Directed by John Frankenheimer [Other horror films: The Island of Dr. Moreau (1996)]
I knew next-to-nothing about this late 70’s ecological horror film before I started it. In fact, I didn’t even know it was ecological, so you know I was going in blind. I like a lot of stuff about this film, but a few factors keep it from being an overly solid movie, such as some special effects issues and the run-time.
Robert Foxworth (who has been in a handful of other horror flicks, such as The Devil’s Daughter from 1973, It Happened at Lakewood Manor from 1977, and both Deathmoon and Damien: Omen II from 1978) did great as the main character, and I rather liked most things about him. Talia Shire (Connie from The Godfather movies), playing his wife, rather humanized him at times, and also did well in some emotional scenes. Armand Assante was fun too, playing a Native American of strong conviction. Lastly, Richard Dysart was also solid, though his character wasn’t particularly likable.

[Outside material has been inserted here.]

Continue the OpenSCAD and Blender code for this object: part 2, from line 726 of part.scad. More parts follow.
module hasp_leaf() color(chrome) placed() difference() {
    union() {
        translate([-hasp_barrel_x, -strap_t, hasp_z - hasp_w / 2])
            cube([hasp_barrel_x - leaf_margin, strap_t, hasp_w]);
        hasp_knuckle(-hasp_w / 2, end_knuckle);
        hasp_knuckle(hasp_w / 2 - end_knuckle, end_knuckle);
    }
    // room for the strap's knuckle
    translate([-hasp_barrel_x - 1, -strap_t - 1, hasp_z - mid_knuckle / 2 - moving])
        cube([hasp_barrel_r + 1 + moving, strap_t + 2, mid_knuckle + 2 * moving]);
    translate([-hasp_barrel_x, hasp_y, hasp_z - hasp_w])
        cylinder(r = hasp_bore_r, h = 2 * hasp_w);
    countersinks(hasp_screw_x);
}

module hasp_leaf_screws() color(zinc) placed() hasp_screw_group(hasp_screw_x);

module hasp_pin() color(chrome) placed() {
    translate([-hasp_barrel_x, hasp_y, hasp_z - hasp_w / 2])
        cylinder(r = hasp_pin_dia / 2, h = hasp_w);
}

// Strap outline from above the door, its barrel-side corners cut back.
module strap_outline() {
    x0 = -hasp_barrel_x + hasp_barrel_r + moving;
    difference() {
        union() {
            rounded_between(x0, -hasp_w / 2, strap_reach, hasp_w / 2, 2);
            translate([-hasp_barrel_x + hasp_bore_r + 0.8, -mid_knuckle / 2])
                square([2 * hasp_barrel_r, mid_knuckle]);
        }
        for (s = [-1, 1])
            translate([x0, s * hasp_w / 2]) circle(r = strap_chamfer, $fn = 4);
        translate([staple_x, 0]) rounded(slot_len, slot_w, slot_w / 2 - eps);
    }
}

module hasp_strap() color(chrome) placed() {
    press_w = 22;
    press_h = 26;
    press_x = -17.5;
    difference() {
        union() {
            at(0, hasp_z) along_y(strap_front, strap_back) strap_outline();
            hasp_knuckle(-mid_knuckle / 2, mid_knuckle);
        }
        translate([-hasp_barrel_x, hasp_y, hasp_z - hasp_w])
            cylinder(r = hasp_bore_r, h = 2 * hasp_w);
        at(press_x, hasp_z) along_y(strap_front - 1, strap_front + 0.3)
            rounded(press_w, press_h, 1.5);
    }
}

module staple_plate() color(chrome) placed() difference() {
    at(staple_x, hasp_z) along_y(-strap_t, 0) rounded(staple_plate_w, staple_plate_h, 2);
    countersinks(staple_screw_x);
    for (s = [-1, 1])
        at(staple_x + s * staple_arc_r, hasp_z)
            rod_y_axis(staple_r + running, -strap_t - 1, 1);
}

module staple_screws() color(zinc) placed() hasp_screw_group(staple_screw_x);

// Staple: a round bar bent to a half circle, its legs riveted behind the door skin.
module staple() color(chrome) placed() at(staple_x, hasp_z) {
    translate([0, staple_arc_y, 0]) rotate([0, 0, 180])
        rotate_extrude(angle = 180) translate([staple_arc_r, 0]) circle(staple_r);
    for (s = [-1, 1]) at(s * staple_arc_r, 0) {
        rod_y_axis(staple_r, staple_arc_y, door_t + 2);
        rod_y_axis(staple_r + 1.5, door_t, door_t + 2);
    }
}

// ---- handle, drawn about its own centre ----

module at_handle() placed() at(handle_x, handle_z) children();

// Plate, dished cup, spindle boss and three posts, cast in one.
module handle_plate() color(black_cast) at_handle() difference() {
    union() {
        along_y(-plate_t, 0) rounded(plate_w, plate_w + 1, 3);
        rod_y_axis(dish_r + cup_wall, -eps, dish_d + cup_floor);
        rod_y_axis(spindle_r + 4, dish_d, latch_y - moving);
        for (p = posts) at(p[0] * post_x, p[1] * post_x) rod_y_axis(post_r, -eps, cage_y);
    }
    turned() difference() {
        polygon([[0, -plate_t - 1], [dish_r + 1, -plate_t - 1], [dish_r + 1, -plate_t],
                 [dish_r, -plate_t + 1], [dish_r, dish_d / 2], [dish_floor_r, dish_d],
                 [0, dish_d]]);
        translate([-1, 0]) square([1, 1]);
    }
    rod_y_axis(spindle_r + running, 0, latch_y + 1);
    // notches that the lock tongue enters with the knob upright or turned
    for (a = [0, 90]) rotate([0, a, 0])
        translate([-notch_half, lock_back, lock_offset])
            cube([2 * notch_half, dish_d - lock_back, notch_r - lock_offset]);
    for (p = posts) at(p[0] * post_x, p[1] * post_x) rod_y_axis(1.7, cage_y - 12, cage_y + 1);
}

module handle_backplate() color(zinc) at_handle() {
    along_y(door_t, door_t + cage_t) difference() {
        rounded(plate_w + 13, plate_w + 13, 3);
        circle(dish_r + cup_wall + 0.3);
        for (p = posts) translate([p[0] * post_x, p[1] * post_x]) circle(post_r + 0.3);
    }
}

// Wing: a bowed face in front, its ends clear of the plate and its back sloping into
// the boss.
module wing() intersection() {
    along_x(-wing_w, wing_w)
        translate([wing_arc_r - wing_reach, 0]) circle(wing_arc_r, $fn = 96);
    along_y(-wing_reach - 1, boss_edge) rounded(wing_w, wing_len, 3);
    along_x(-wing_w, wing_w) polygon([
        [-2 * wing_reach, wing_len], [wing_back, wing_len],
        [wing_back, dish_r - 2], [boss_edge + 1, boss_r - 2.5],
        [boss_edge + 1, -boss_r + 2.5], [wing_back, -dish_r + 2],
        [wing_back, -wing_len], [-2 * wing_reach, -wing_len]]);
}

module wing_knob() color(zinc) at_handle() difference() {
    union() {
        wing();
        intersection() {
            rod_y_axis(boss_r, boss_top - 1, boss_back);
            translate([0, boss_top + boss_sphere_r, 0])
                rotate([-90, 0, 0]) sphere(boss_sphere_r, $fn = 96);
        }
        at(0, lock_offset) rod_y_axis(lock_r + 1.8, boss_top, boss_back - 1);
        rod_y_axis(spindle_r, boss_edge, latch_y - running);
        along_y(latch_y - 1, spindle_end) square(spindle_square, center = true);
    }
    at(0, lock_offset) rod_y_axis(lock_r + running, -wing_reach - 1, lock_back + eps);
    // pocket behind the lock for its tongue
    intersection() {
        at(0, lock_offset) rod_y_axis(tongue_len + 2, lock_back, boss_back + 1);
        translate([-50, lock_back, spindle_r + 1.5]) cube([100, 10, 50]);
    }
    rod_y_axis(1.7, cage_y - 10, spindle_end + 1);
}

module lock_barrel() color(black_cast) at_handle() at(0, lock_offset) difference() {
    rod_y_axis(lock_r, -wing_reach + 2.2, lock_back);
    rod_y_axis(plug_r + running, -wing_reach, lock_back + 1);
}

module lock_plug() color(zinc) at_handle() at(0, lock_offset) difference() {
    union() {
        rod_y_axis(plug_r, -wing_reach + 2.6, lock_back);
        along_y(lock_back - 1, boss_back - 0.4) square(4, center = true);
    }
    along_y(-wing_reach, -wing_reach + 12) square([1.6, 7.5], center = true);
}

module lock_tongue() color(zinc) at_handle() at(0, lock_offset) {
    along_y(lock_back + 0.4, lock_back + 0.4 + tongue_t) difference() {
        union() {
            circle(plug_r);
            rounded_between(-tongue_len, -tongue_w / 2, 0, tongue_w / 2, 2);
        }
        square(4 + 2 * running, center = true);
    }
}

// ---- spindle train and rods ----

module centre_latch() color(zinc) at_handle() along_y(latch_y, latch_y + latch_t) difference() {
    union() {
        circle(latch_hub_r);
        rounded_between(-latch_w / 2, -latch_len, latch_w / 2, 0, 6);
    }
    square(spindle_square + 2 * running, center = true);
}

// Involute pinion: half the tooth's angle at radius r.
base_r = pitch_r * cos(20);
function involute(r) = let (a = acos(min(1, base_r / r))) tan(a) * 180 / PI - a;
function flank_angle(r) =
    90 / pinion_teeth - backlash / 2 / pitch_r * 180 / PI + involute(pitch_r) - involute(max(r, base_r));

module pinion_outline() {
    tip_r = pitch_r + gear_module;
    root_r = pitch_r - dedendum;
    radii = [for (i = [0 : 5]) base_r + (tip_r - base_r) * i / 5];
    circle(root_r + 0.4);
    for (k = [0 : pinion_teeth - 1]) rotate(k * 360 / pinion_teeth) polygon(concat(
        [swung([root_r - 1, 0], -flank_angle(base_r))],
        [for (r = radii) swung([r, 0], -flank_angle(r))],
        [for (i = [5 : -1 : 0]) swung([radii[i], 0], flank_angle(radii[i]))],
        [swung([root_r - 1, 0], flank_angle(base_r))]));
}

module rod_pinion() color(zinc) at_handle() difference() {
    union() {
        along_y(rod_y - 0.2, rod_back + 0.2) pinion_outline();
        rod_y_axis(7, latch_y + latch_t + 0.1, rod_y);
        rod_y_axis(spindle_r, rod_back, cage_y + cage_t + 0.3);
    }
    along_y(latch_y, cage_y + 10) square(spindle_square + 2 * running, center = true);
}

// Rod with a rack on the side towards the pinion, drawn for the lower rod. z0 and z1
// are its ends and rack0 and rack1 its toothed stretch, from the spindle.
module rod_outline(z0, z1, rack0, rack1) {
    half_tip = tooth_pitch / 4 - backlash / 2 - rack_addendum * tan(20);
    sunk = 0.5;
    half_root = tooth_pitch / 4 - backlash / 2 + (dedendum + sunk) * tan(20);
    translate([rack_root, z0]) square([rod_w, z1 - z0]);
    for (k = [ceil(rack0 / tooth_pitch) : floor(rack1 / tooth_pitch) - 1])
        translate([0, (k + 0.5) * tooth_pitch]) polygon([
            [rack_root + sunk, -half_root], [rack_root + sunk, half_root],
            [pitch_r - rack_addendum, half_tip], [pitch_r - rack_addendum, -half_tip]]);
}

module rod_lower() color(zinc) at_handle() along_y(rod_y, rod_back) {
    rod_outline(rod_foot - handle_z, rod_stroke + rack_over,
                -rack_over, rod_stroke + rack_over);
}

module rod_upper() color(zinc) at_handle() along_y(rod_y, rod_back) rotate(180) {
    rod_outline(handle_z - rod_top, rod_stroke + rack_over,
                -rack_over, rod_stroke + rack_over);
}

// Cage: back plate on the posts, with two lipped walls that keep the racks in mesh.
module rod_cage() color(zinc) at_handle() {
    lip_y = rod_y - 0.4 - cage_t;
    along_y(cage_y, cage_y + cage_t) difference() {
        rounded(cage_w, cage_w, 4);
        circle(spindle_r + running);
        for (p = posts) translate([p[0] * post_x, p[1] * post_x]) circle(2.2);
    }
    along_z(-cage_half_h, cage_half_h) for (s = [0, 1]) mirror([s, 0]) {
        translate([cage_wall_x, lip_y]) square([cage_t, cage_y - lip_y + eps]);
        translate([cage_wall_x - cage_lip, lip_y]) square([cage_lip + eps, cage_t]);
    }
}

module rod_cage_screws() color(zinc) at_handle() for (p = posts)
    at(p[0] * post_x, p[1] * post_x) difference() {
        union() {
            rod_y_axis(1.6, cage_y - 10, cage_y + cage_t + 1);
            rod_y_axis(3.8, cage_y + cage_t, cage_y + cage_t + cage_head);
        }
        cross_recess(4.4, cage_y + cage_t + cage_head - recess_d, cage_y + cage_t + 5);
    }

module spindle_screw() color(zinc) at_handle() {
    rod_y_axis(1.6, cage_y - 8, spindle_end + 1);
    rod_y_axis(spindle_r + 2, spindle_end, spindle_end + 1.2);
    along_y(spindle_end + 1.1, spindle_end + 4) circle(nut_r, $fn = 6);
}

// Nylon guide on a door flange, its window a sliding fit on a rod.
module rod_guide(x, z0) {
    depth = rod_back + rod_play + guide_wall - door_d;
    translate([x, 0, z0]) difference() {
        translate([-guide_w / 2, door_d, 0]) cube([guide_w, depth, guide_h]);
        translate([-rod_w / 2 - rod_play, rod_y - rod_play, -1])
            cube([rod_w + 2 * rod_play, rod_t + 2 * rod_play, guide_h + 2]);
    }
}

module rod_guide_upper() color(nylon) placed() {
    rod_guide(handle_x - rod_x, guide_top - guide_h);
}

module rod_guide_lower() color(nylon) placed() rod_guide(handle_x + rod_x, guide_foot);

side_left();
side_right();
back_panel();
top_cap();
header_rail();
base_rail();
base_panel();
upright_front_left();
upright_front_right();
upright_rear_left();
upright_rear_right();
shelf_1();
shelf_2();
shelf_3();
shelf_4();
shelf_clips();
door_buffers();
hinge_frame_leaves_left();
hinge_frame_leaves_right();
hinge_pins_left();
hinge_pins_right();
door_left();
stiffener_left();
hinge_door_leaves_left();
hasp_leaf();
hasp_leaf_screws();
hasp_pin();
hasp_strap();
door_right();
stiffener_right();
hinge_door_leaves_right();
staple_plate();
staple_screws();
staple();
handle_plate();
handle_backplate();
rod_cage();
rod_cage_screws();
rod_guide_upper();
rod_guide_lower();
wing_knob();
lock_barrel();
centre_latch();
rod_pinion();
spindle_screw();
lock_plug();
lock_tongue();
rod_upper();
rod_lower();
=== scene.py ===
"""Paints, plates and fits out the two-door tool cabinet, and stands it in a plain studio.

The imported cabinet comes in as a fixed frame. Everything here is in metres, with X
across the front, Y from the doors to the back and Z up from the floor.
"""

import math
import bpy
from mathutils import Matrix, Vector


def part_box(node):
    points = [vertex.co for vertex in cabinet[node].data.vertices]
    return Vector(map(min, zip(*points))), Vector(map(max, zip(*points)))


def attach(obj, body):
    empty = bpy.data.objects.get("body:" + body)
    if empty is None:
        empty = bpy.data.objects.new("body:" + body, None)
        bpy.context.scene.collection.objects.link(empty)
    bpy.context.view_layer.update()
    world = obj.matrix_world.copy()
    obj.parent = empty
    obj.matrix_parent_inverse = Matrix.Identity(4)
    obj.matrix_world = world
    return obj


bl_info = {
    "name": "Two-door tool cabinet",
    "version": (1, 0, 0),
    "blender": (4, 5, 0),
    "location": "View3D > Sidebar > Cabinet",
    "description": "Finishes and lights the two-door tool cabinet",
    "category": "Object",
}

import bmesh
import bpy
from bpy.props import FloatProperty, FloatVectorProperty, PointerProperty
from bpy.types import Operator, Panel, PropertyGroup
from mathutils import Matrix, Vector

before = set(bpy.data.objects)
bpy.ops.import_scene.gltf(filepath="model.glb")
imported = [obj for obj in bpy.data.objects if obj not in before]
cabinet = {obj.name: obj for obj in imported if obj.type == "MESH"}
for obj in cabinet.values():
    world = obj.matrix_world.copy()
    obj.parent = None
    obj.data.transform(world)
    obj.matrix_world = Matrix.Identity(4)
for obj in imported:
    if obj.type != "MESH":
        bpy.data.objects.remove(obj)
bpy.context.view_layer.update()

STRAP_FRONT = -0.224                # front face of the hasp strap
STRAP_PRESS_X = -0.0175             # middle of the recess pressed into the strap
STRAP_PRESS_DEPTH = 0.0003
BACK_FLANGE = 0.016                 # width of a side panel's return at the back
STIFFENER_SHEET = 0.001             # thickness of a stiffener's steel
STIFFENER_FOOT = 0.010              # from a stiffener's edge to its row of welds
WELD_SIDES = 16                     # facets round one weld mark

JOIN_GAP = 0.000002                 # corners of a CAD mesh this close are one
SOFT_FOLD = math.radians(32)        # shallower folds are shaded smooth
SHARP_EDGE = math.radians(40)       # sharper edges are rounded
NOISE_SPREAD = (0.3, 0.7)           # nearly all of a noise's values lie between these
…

There’s a lot going on in this one that needs to be unpacked a bit. A dying Native American community in Maine dealing with the racist attitudes of the management of a paper mill and, of course, the authorities who back the prominent businessmen as opposed to the minority community. Also, ecological damage done by the paper mill to cut the costs of operation, which happens every single day in the USA. This, along with the casual racism (and toward the beginning of the film, poor black communities in rat-infested tenements, and the racist, greedy landlords who owned them was taken aim at also) show this a movie of strong social conscience, which I deeply appreciated.
Problematically, the horror aspects weren’t all well-done. The design for the mutated bear didn’t do that much for me, but worse still was it’s overly jerky, fake movements. When it didn’t move, it was almost tolerable, but in action, I thought it looked rather ridiculous. Also, the movie, at about an hour and forty minutes, feels too long. I suspect some would say the beginning is boring, but I was pretty engrossed in all that went down (including the look into the paper mill, which I found rather interesting). It wasn’t until the horror really started up as the focus that I felt like it was dragging, as ironic as that sounds. If ten minutes were cut, and they shorted the somewhat disappointing conclusion, I think it would have ran a lot smoother.
Kudos to the scenes, though, in which the main characters are searching for clues at a murder scene in a heavy downfall of rain. I really liked that sequence, and though there was no horror present, it did feel rather suspenseful in it’s own way. That, and the paper mill sequence, felt pretty unique to this era of movies in my opinion.
There are a lot of things I find in Prophecy to enjoy, and overall, it’s definitely a film I could see myself watching again, but it doesn’t quite get to the level I wish it did. As the movie stands, I’d probably say that Prophecy is somewhere around average, but depending on your particular tastes, it may waver from below average to just above. Unfortunately, I don’t think it’d get much higher, but you never know.